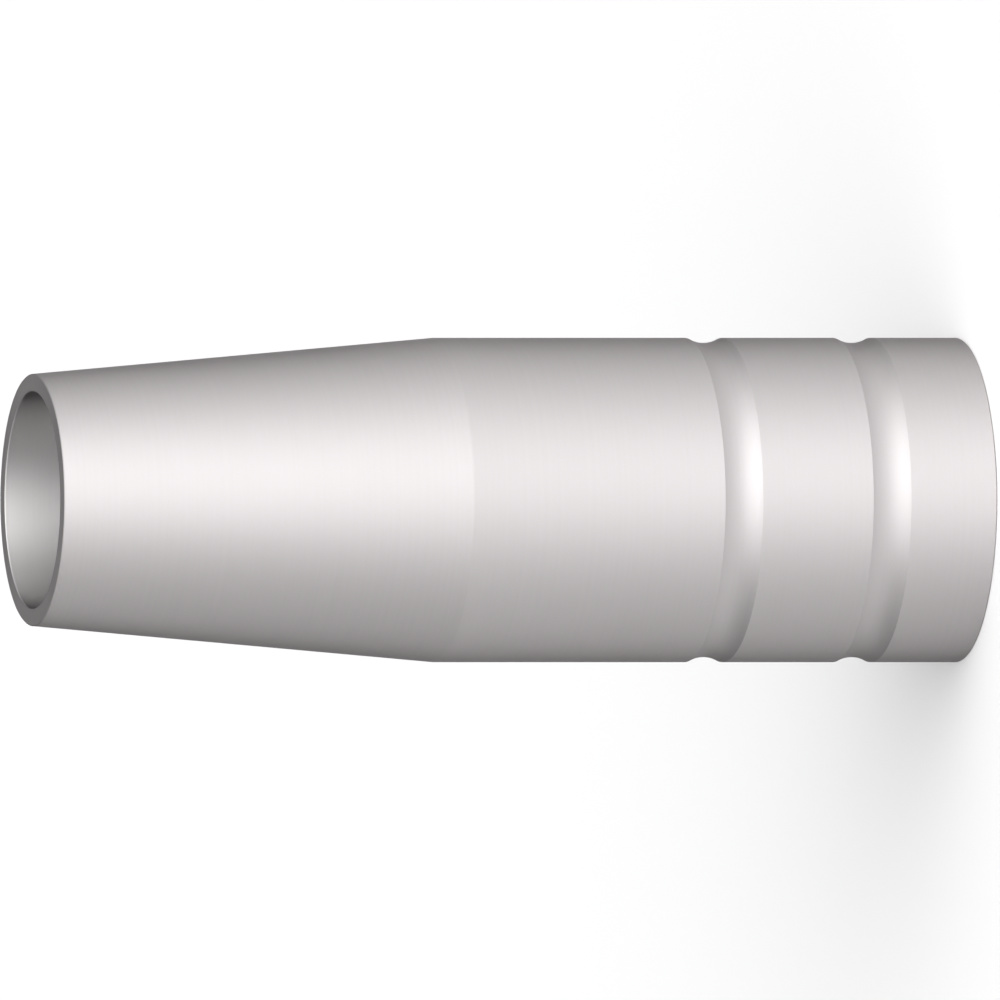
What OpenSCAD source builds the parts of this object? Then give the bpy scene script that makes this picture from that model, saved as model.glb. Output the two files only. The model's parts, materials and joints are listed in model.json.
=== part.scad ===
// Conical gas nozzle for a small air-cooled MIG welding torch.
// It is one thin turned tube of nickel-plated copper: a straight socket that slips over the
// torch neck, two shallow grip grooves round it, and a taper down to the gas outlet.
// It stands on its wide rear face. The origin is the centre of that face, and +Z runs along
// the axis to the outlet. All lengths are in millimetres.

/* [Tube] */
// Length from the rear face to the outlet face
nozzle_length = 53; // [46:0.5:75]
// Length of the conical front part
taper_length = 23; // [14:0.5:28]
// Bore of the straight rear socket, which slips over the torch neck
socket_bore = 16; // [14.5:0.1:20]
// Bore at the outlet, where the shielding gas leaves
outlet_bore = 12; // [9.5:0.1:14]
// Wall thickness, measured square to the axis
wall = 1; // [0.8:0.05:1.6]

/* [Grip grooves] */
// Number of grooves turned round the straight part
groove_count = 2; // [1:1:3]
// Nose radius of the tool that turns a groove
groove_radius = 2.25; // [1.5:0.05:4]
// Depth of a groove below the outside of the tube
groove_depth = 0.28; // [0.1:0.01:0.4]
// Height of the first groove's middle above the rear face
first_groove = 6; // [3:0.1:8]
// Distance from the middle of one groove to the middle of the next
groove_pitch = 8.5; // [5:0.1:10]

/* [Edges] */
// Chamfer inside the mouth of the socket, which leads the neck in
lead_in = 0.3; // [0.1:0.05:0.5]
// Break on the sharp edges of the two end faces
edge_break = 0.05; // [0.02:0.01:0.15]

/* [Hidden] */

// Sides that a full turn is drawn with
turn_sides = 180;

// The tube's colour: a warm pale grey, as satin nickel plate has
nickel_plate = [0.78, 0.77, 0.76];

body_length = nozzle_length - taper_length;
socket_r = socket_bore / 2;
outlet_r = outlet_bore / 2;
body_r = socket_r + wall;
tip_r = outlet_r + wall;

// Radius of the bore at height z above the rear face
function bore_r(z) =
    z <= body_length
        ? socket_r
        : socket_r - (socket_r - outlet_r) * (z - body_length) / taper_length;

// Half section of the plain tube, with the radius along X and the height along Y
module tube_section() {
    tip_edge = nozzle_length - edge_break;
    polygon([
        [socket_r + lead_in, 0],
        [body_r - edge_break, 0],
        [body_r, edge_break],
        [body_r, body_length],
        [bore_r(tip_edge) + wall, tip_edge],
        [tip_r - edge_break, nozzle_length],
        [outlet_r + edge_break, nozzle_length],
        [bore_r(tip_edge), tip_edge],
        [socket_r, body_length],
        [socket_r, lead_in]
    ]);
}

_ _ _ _

Only the lines from the opening of the material through the line with "nickel_plate = [0.78, 0.77, 0.76];" should be echoed, exactly as written.

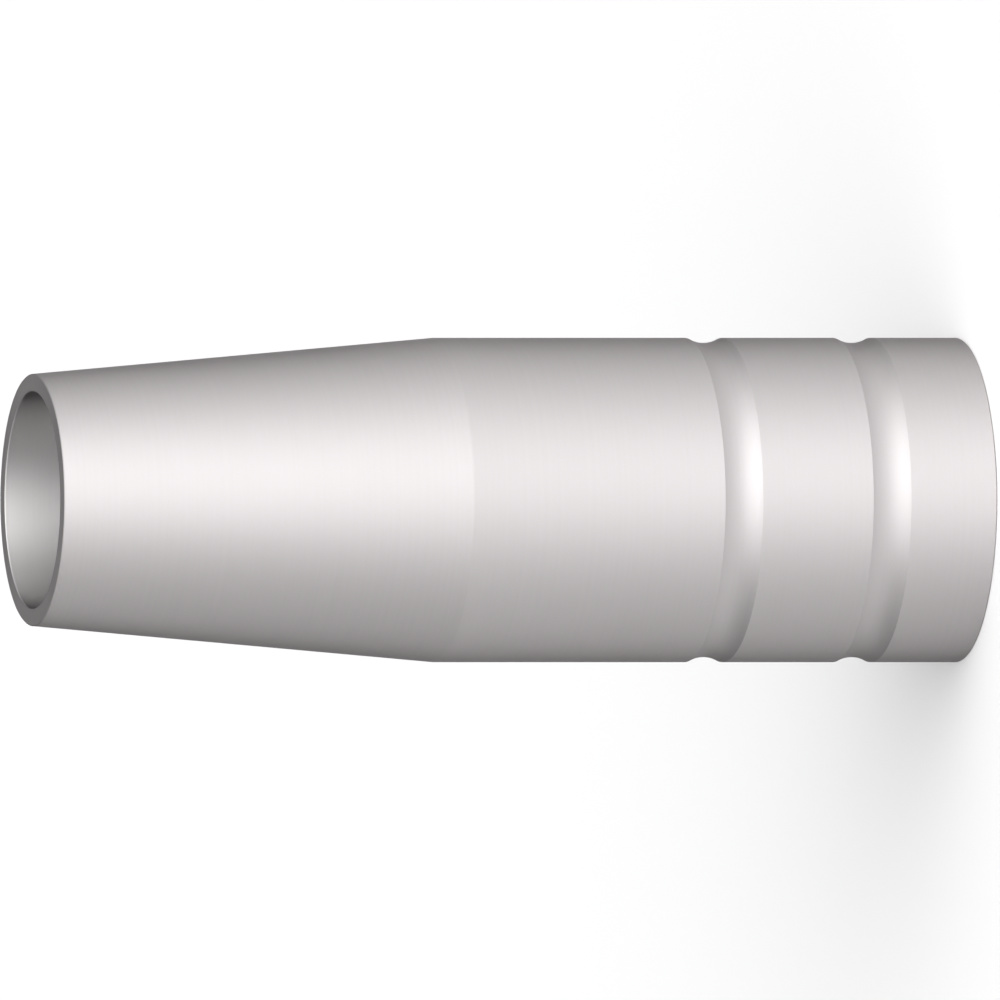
What OpenSCAD source builds the parts of this object? Then give the bpy scene script that makes this picture from that model, saved as model.glb. Output the two files only. The model's parts, materials and joints are listed in model.json.
=== part.scad ===
// Conical gas nozzle for a small air-cooled MIG welding torch.
// It is one thin turned tube of nickel-plated copper: a straight socket that slips over the
// torch neck, two shallow grip grooves round it, and a taper down to the gas outlet.
// It stands on its wide rear face. The origin is the centre of that face, and +Z runs along
// the axis to the outlet. All lengths are in millimetres.

/* [Tube] */
// Length from the rear face to the outlet face
nozzle_length = 53; // [46:0.5:75]
// Length of the conical front part
taper_length = 23; // [14:0.5:28]
// Bore of the straight rear socket, which slips over the torch neck
socket_bore = 16; // [14.5:0.1:20]
// Bore at the outlet, where the shielding gas leaves
outlet_bore = 12; // [9.5:0.1:14]
// Wall thickness, measured square to the axis
wall = 1; // [0.8:0.05:1.6]

/* [Grip grooves] */
// Number of grooves turned round the straight part
groove_count = 2; // [1:1:3]
// Nose radius of the tool that turns a groove
groove_radius = 2.25; // [1.5:0.05:4]
// Depth of a groove below the outside of the tube
groove_depth = 0.28; // [0.1:0.01:0.4]
// Height of the first groove's middle above the rear face
first_groove = 6; // [3:0.1:8]
// Distance from the middle of one groove to the middle of the next
groove_pitch = 8.5; // [5:0.1:10]

/* [Edges] */
// Chamfer inside the mouth of the socket, which leads the neck in
lead_in = 0.3; // [0.1:0.05:0.5]
// Break on the sharp edges of the two end faces
edge_break = 0.05; // [0.02:0.01:0.15]

/* [Hidden] */

// Sides that a full turn is drawn with
turn_sides = 180;

// The tube's colour: a warm pale grey, as satin nickel plate has
nickel_plate = [0.78, 0.77, 0.76];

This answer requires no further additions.